Le dimanche 26 janvier 2014 des centaines de manifestants défilèrent à Paris aux cris de « Juif hors de France », « Juif, la France n’est pas à toi ». Cet épisode laisse incrédule, sidéré, effrayé. Comment cela a-t-il été possible ? Pierre Birnbaum répond en mettant en perspective un « nouveau moment antisémite ».
Ce mot de moment est apparu récemment chez certains philosophes pour configurer l’idée (vaguement hégélienne), que l’universel s’incarne en des singularités irréductibles, porteuses alors d’une signification qui les dépasse. Pour Birnbaum le singulier est, pour la République envisagée depuis l’Affaire Dreyfus, celui du judaïsme : comment la République se construit-elle, dans un rapport, qui est quasiment d’essence, au judaïsme ? La manifestation « Jour de colère », on le comprend, représente dès lors, le surgissement, après celui de l’Affaire, d’un moment spécifique, nouveau en ce qu’il se caractérise par un antisémitisme lié à l’affaiblissement de l’Etat. (Birnbaum discute ici la thèse du grand historien du judaïsme Salo Baron, selon qui l’antisémitisme moderne procéderait d’une rupture de « l’alliance verticale » entre le souverain et les Juifs : pour lui au contraire ce n’est pas l’Etat moderne qui est en cause, mais son affaiblissement. L’alliance se maintient lorsque l’Etat est fort). Qu’est-ce à dire ? Ceci, qui traverse l’ensemble des travaux de Birnbaum : l’Etat trouve sa consistance dans le rapport au judaïsme. Aussi est-ce l’idée de l’Etat qui est atteinte avec le moment antisémite que nous vivons. Thèse convaincante, parce que déployée au terme d’un parcours intellectuel impressionnant. Mais on se demande ce que Birnbaum dirait, dira, après le coup de tonnerre des attentats de janvier.
Petites colonnes
Pierre Birnbaum professeur émérite à l’université de Paris 1. Auteur d’une trentaine de livres, parmi lesquels ceux-ci dont les titres attestent de la continuité et de la force de la thèse d’ensemble : Un mythe politique, la « République juive » (1988) ; La France de l’Affaire Dreyfus (1994) ; Géographie de l’espoir. L’exil, les Lumières, la désassimilation (2004) ; Les deux maisons. Essai sur la citoyenneté des Juifs (en France et aux Etats-Unis) (2012)

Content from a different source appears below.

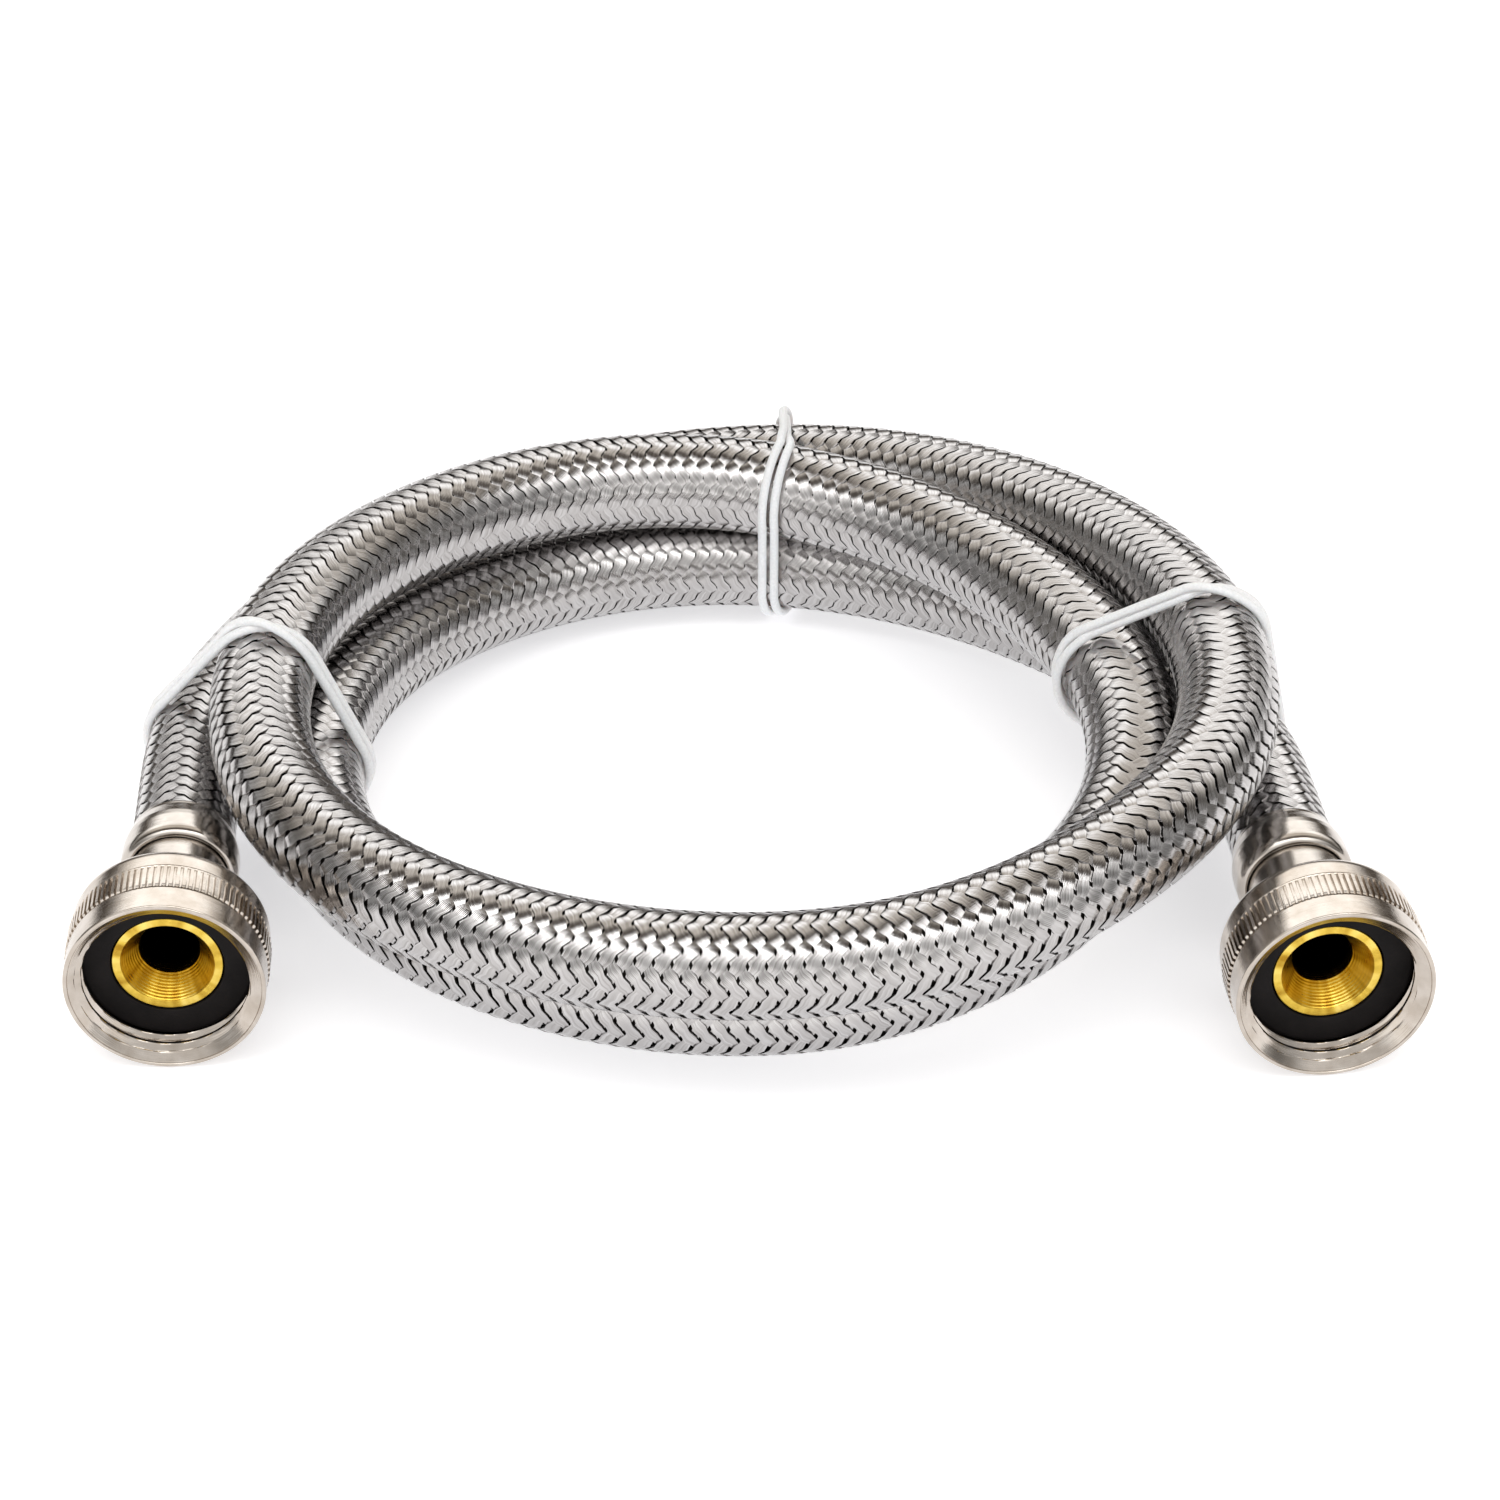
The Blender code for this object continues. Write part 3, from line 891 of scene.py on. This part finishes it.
def sky():
    """A sky in bands from the front over the top to the back, with dark cards at the sides."""
    world = bpy.data.worlds.new("studio")
    bpy.context.scene.world = world
    world.use_nodes = True
    tree = world.node_tree
    background = tree.nodes["Background"]
    coordinates = tree.nodes.new("ShaderNodeTexCoord")
    parts = tree.nodes.new("ShaderNodeSeparateXYZ")
    tree.links.new(coordinates.outputs["Generated"], parts.inputs[0])
    x, y, z = parts.outputs
    # The angle from the horizon in front, over the top, to the horizon behind, as 0 to 1.
    towards = math_node(tree, "MULTIPLY", y, -1.0)
    arc = math_node(tree, "DIVIDE", math_node(tree, "ARCTAN2", z, towards), math.pi)
    ramp = tree.nodes.new("ShaderNodeValToRGB")
    tree.links.new(arc, ramp.inputs["Fac"])
    stops = [(angle / 180.0, [level * part for part in tint]) for angle, level, tint in SKY]
    set_ramp(ramp, stops)
    aside = math_node(tree, "MULTIPLY", math_node(tree, "ABSOLUTE", x), SIDE_CARD_EDGE)
    card = math_node(tree, "SUBTRACT", aside, SIDE_CARD_START, True)
    shade = math_node(tree, "MULTIPLY", card, SIDE_CARD_DARKNESS)
    keep = math_node(tree, "SUBTRACT", 1.0, shade)
    tree.links.new(ramp.outputs["Color"], background.inputs["Color"])
    tree.links.new(keep, background.inputs["Strength"])


def softbox():
    """One wide light above the coil, a little in front."""
    light = bpy.data.lights.new("overhead", "AREA")
    light.shape = "RECTANGLE"
    light.size, light.size_y = SOFTBOX_SIZE
    light.energy = SOFTBOX_POWER
    lamp = bpy.data.objects.new("overhead", light)
    lamp.location = SOFTBOX_AT
    lamp.rotation_mode = "QUATERNION"
    lamp.rotation_quaternion = (-Vector(SOFTBOX_AT)).to_track_quat("-Z", "Y")
    bpy.context.scene.collection.objects.link(lamp)


def camera():
    """The view from the front, above the coil."""
    lens = bpy.data.cameras.new("camera")
    lens.sensor_width = 36.0
    lens.lens = CAMERA_LENS
    lens.clip_start, lens.clip_end = 0.01, 20.0
    eye = bpy.data.objects.new("camera", lens)
    eye.location = Vector(CAMERA_AT) * MM
    eye.rotation_euler = (math.radians(90.0 - CAMERA_TILT), 0.0, 0.0)
    bpy.context.scene.collection.objects.link(eye)
    bpy.context.scene.camera = eye
    bpy.context.scene.view_settings.view_transform = "Standard"


MATERIALS = {
    "braid": braid_material(),
    "liner": liner_material(),
    "nut": plated_material("nickel_plate", (0.58, 0.53, 0.48), (0.46, 0.405, 0.35), 0.14, 0.08),
    "neck": plated_material("nickel_neck", (0.58, 0.54, 0.50), (0.48, 0.44, 0.40), 0.18, 0.1),
    "ferrule": plated_material("pressed_steel", (0.58, 0.54, 0.50), (0.46, 0.42, 0.38), 0.15, 0.08),
    "brass": brass_material(),
    "washer": washer_material(),
    "tie": cord_material(),
}


def main():
    route = hose_centreline()
    line = evenly_spaced(route, 1200)
    floor()
    sky()
    softbox()
    camera()
    for side, rim, yaw in (("left", LEFT_RIM, LEFT_YAW), ("right", RIGHT_RIM, RIGHT_YAW)):
        fitting(side, rim, yaw)
    liner(evenly_spaced(route, 360))
    for name, (centre, outward_angle, crossing_angle, bow) in TIES.items():
        tie(name, tie_line(line, centre, outward_angle, crossing_angle, bow))
    strands = braid("braid_right_hand", line, 1, ["braid_sleeve"])
    other_strands = braid("braid_left_hand", line, -1, ["braid_sleeve"])


main()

Sur « moment » renvoyons au livre de Frédéric Worms (La philosophie en France au XXème siècle. Moments Folio essais, 2009). Ou à Alain Badiou (conférence à Buenos-Aires en 2004) : « Il y a ce que j’appellerais des moments de la philosophie, dans l’espace et dans le temps. La philosophie est donc une ambition universelle de la raison, et en même temps elle se manifeste par des moments entièrement singuliers ».